YouTube and Lyrics Websites
I loved Japanese music before I loved the language itself, so I started out by studying my favorite songs. Goo.ne.jp is my favorite lyrics site because the selection is big, you can copy-paste, and there aren’t many pop-ups.
Tatoeba: Collecting Example Sentences
This is a good way to get started and see vocabulary words are used in context. You can cross-reference as many languages as you like.
The Yomiuri Shinbun and NHK
Once you’re past Level 2, you should be following these every day (the latter if you’re living in the country). They keep you clued in to Japanese society, teach you more complex vocabulary, and cover a wide variety of topics. My reading score on Level 1 improved dramatically after a semester reading the Shinbun. (Obviously, I don’t have anything against the Asahi Shinbun.) NHK’s 30-minute Japanese-subtitled domestic news programs are fantastic.

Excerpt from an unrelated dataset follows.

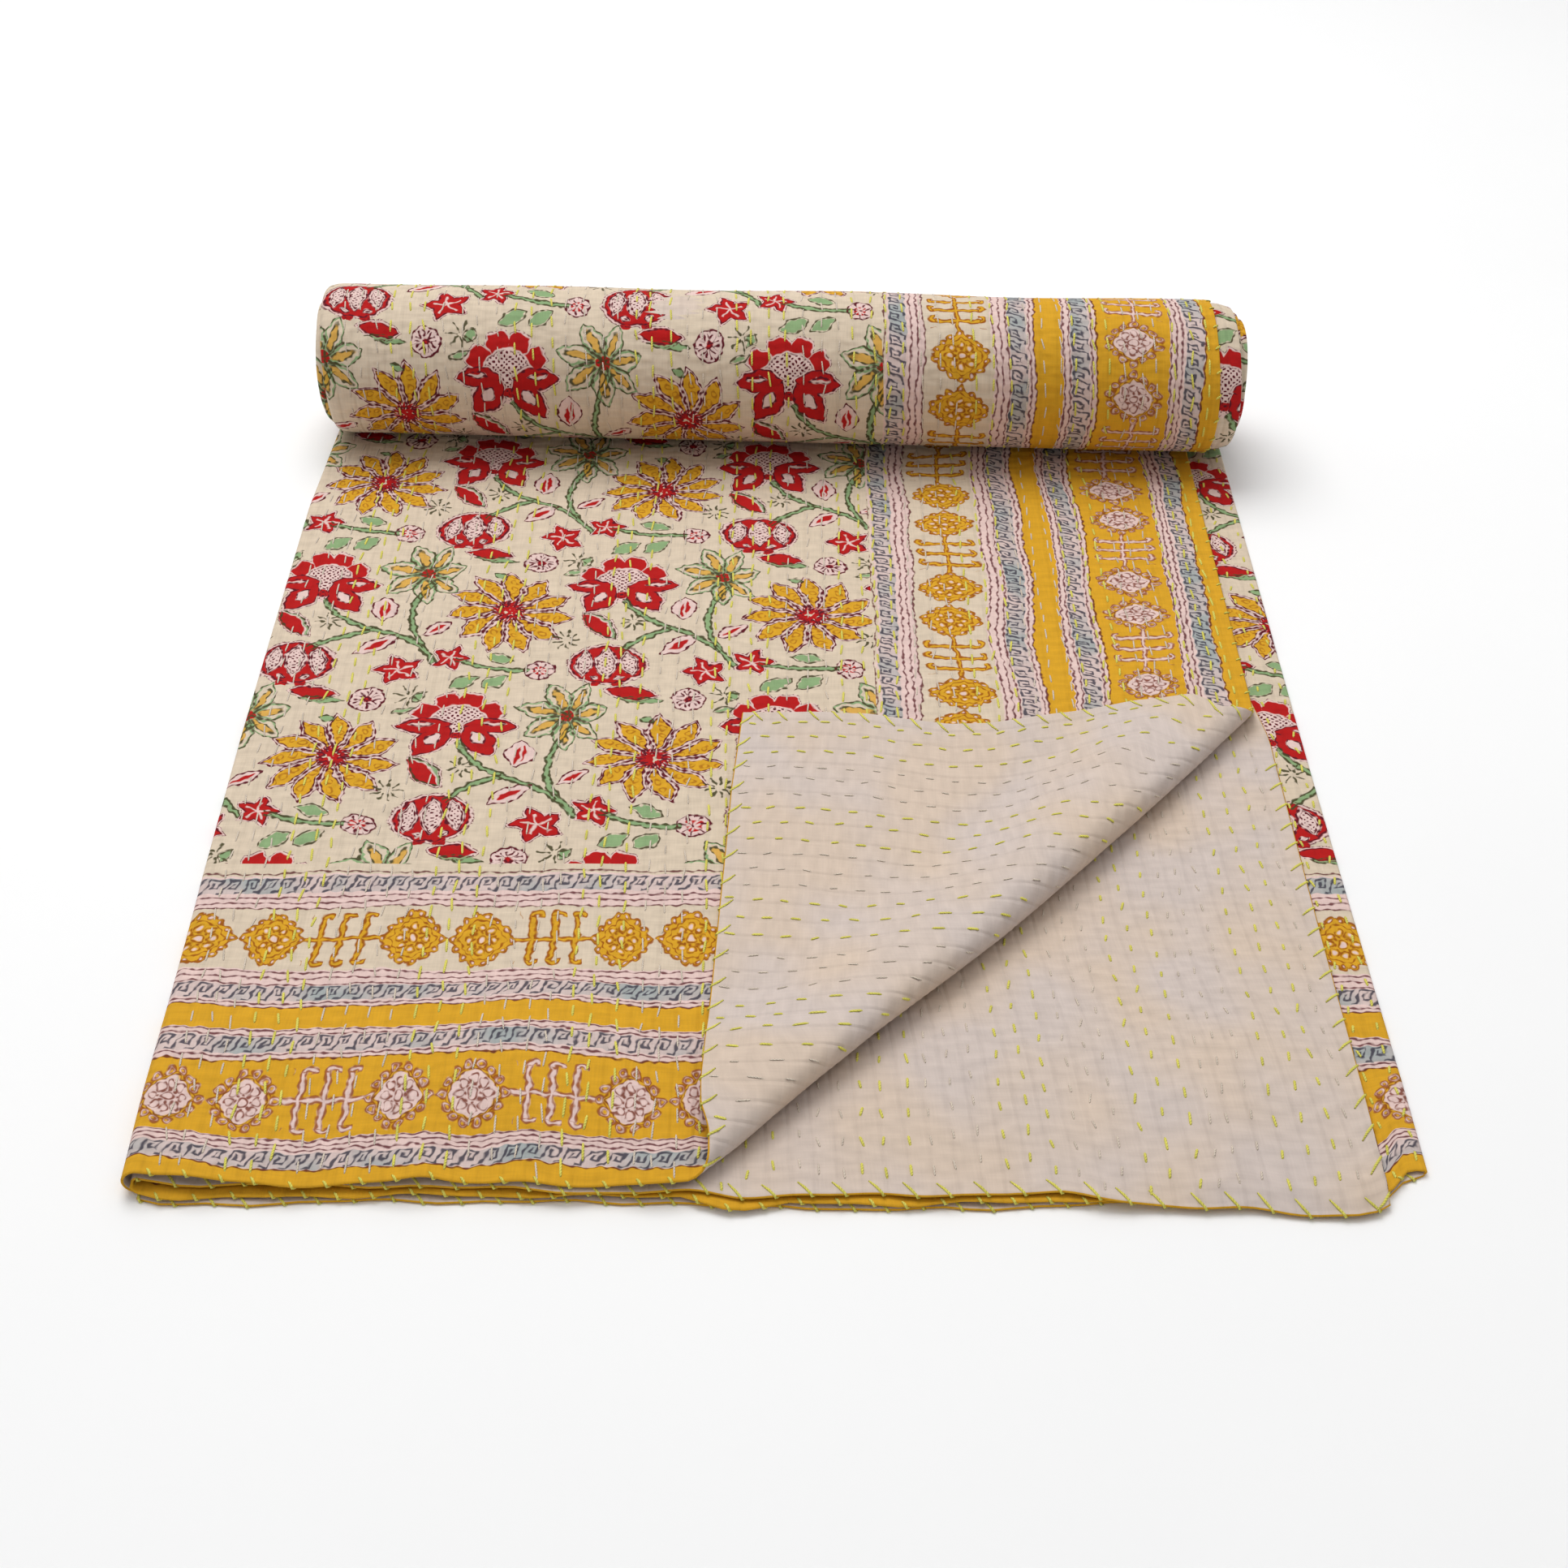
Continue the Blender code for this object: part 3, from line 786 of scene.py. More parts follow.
def split(place):
    """The x and y of a place."""
    node = add_node(place.tree, "SeparateXYZ")
    feed(node.inputs, [place])
    return Number(place.tree, node.outputs[0]), Number(place.tree, node.outputs[1])


def combine(x, y):
    """A place from its x and y."""
    node = add_node(x.tree, "CombineXYZ")
    feed(node.inputs, [x, y])
    return Number(x.tree, node.outputs[0])


def least(*values):
    """The least of some values: where all of the shapes overlap."""
    total = values[0]
    for value in values[1:]:
        total = calculate("MINIMUM", total, value)
    return total


def most(*values):
    """The greatest of some values: all of the shapes together."""
    total = values[0]
    for value in values[1:]:
        total = calculate("MAXIMUM", total, value)
    return total


def wrap(value, period):
    """The value brought to within half a period of 0."""
    return calculate("WRAP", value, period / 2.0, -period / 2.0)


def noise(place, scale, detail=0.0, output="Fac"):
    """Soft noise about 0.5, or three of them as the colour."""
    node = add_node(place.tree, "TexNoise", noise_dimensions="2D")
    feed((node.inputs["Vector"], node.inputs["Scale"], node.inputs["Detail"]), (place, scale, detail))
    return Number(place.tree, node.outputs[output])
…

First of all, this is a great show, so you’ll stay interested. Second, because it’s a detective show that appeals to both children and adults, it mixes conversational and professional vocabulary very well. There’s a good blend of children, adults, and criminals, all of whom speak different kinds of Japanese. Most of the characters speak Tokyo Japanese, which helped me a lot because I spent all my time in the western countryside, but there’s also a couple from Osaka that pours on the Kansai dialect, and the foreigners add linguistic interest themselves. Truthfully, there’s plenty of other anime series available on YouTube. People subtitle them for free.
The copyright has run out on some Japanese classics, so they’re now available online, where it’s much easier to copy-paste the boatloads of difficult words. For example, here are 走れメロス and 人間失格 by Dazai Osamu.
Find something that interests you, and go with it. Video games, television, magazines: anything and everything is good as long as you use it regularly. Ganbatte ne!